81 The Lord made Simon alone, whom he named Peter, the "rock" of his Church. He gave him the keys of his Church and instituted him shepherd of the whole flock. "The office of binding and loosing which was given to Peter was also assigned to the college of apostles united to its head." This pastoral office of Peter and the other apostles belongs to the Church's very foundation and is continued by the bishops under the primacy of the Pope.

82 The Pope, Bishop of Rome and Peter's successor, "is the perpetual and visible source and foundation of the unity both of the bishops and of the whole company of the faithful." "For the Roman Pontiff, by reason of his office as Vicar of Christ, and as pastor of the entire Church has full, supreme, and universal power over the whole Church, a power which he can always exercise unhindered."

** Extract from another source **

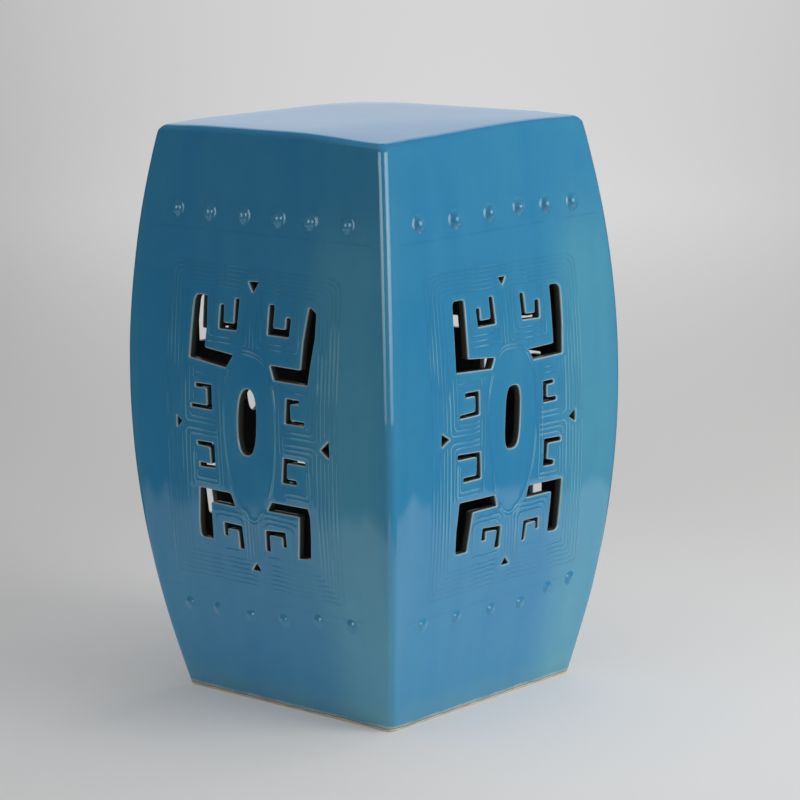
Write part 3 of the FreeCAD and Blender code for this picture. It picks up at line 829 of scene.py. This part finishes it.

83 "The college or body of bishops has no authority unless united with the Roman Pontiff, Peter's successor, as its head." As such, this college has "supreme and full authority over the universal Church; but this power cannot be exercised without the agreement of the Roman Pontiff."

No, the pope is not "inspiration personified."

Now this one I've never heard of. Perhaps Arch can elaborate.

None of that is what we Catholics actually teach or believe. I would join you in agreeing that those notions are completely silly. So would Pope Francis.

Yeah, they're all completely silly notions. Yet two out of three (at least) are what you Catholics teach and what you're supposed to believe as a Catholic, even if you don't. You just didn't know about them because you are ignorant as a Catholic. This in addition to being willfully ignorant and perpetually dishonest as an intellectual.

The Pope, on the other hand, surely does know about them. They are included in the Catechism of the Catholic Church which consists of "the infallible doctrinal definitions of the popes and ecumenical councils in the history of the Church".

I'm afraid you and Pope Frankie would be knocking heads over those two items at the next pancake breakfast, Bob.  Better keep it hush hush.